Amphion
Amphion copied to clipboard
CosineAnnealingLR
The params of CosineAnnealingLR scheduler in valle_trainer.py seem different with pytorch Docs.
code:
scheduler = torch.optim.lr_scheduler.CosineAnnealingLR(
self.cfg.train.warmup_steps,
self.optimizer,
eta_min=self.cfg.train.base_lr,
)
pytorch 2.0 Docs:
torch.optim.lr_scheduler.CosineAnnealingLR(optimizer, T_max, eta_min=0, last_epoch=- 1, verbose=False)
If the T_max should be set as warmup_steps or have another special setting?
Hi, we updated a PR to fix the problem. You can check it! (we use: from diffusers.optimization import get_cosine_schedule_with_warmup)
Hi, we updated a PR to fix the problem. You can check it! (we use: from diffusers.optimization import get_cosine_schedule_with_warmup)
Thanks for the reply. I'm using the NoamScheduler with a base_lr of 0.05 and 2000 warmup steps to train Valle. Have you tested the differences between NoamScheduler and "cosine_schedule_with_warmup"? If so, could you share which is better and the best parameters? Thanks again and looking for your reply.
@HeCheng0625 Please follow up on this issue.

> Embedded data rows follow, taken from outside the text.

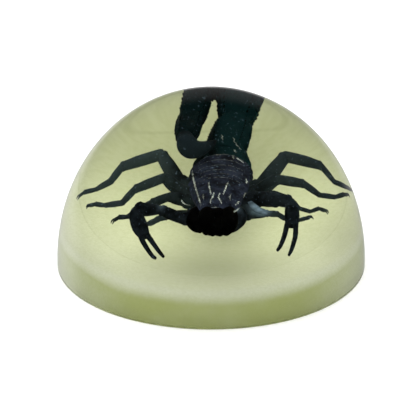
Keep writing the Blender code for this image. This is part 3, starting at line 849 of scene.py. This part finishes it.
def smoothed(mesh, shape, crease):
    """Gives the mesh the shape, its faces pointing out, shaded smooth up to the crease's angle."""
    bmesh.ops.recalc_face_normals(shape, faces=shape.faces)
    shape.to_mesh(mesh)
    shape.free()
    mesh.shade_smooth()
    mesh.set_sharp_from_angle(angle=math.radians(crease))


def finished(name, shape, finish):
    """The shape as an object with its finish."""
    mesh = bpy.data.meshes.new(name)
    smoothed(mesh, shape, SHELL_CREASE)
    mesh.materials.append(finish)
    return placed(name, mesh)


def settle(piece, slot, *nodes):
    """The piece rides on the block and stands for the nodes; the slot is not used."""
    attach(piece, BODY)
    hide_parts(*nodes)


def settle_shell(piece):
    """The piece is a part of the specimen."""
    settle(piece, "black_chitin", "scorpion")


def shell_piece(name, shape, finish, **paints):
    """A part of the specimen, with values painted on it: numbers, or functions of place and normal."""
    made = finished(name, shape, finish)
    for attribute, value in paints.items():
        layer = made.data.attributes.new(attribute, "FLOAT", "POINT")
        for i, vertex in enumerate(made.data.vertices):
            layer.data[i].value = value(vertex.co, vertex.normal) if callable(value) else value
    settle_shell(made)
    return made


def add_grains(name, wearer, detail, size_share, spacing_share, seed):
    """Grains over a part of the specimen, in its own finish."""
    grains = grown(
        name, wearer.data.copy(), "grains", grain_size=detail.grain_size * size_share, seed=seed,
        density=(detail.grain_spacing * spacing_share) ** -2, material=wearer.data.materials[0],
    )
    settle_shell(grains)


def add_beads(name, lines, finish, size, spacing, seed):
    """Beads along lines on the specimen."""
    beads = grown(
        name, line_mesh(name, lines), "beads", bead_size=size, spacing=spacing, seed=seed, material=finish
    )
    settle_shell(beads)


def clamped(value):
    """The value, kept between 0 and 1."""
    return max(0.0, min(1.0, value))


def bell(value, centre, spread):
    """1 at the centre, falling away over the spread."""
    return math.exp(-(((value - centre) / spread) ** 2))


def ridges_at(angle, ridges):
    """What ridges of (angle, spread, height) add at an angle, all in degrees."""
    return sum(
        height * bell((angle - centre + 180) % 360 - 180, 0, spread) for centre, spread, height in ridges
    )


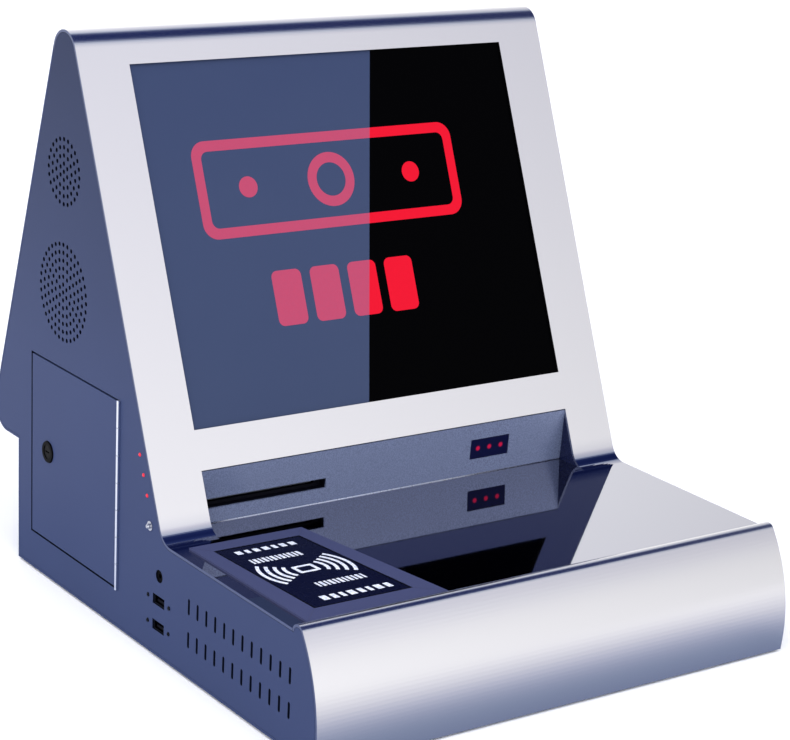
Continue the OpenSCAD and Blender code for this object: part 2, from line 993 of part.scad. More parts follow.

Hi, we haven't test NoamScheduler, I think using AdamW with lr between 5e-5 to 1e-4 and cosine schedule with warmup steps between 5K to 1W steps will give a more stable training process.
Hi, we haven't test NoamScheduler, I think using AdamW with lr between 5e-5 to 1e-4 and cosine schedule with warmup steps between 5K to 1W steps will give a more stable training process.
Thanks for sharing.